ISCA Archive Eurospeech 1993
ISCA Archive Eurospeech 1993

English speech synthesis based on multi-layered context oriented clustering; towards multi-lingual speech synthesis

Shin'ya Nakajima

In this paper, we propose a new synthesis unit learning method aiming at multi-lingual speech synthesis and describe its application to English speech synthesis. The method termed Multi-Layered Context Oriented Clustering (ML-COC), is a generalized framework of the COC method which has been applied to Japanese speech synthesis. The conventional COC method produces a set of phonetic context dependent units through a cluster splitting process. In ML-COC, the notion of context is generalized and the factors other than phonetic context such as stressing and syntactical boundaries, are taken into account to capture the richer phoneme variations of English.
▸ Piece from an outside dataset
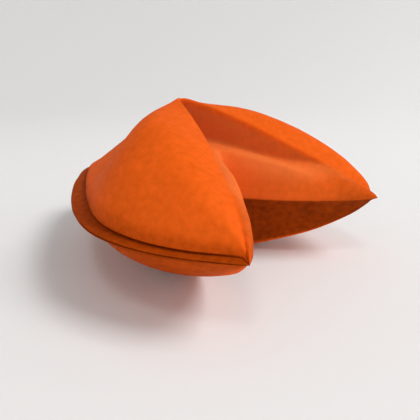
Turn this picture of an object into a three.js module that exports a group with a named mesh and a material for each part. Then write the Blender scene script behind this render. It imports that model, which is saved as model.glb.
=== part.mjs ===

A synthesis unit generation experiment shows that ML-COC produces about three times as many synthesis units as the conventional COC (Single-Layered COC: SL-COC) method, the average of inner-cluster variances of ML-COC units is 20% lower than that of SL-COC, and each ML-COC unit has about twice as many contexts as each SL-COC unit on average. These results suggest that the ML-COC synthesis units reflect the phonological structure of English much more conscientiously than do the SL-COC units.

Keywords: speech synthesis, multi-lingual speech synthesis, context dependent unit, phonetic context.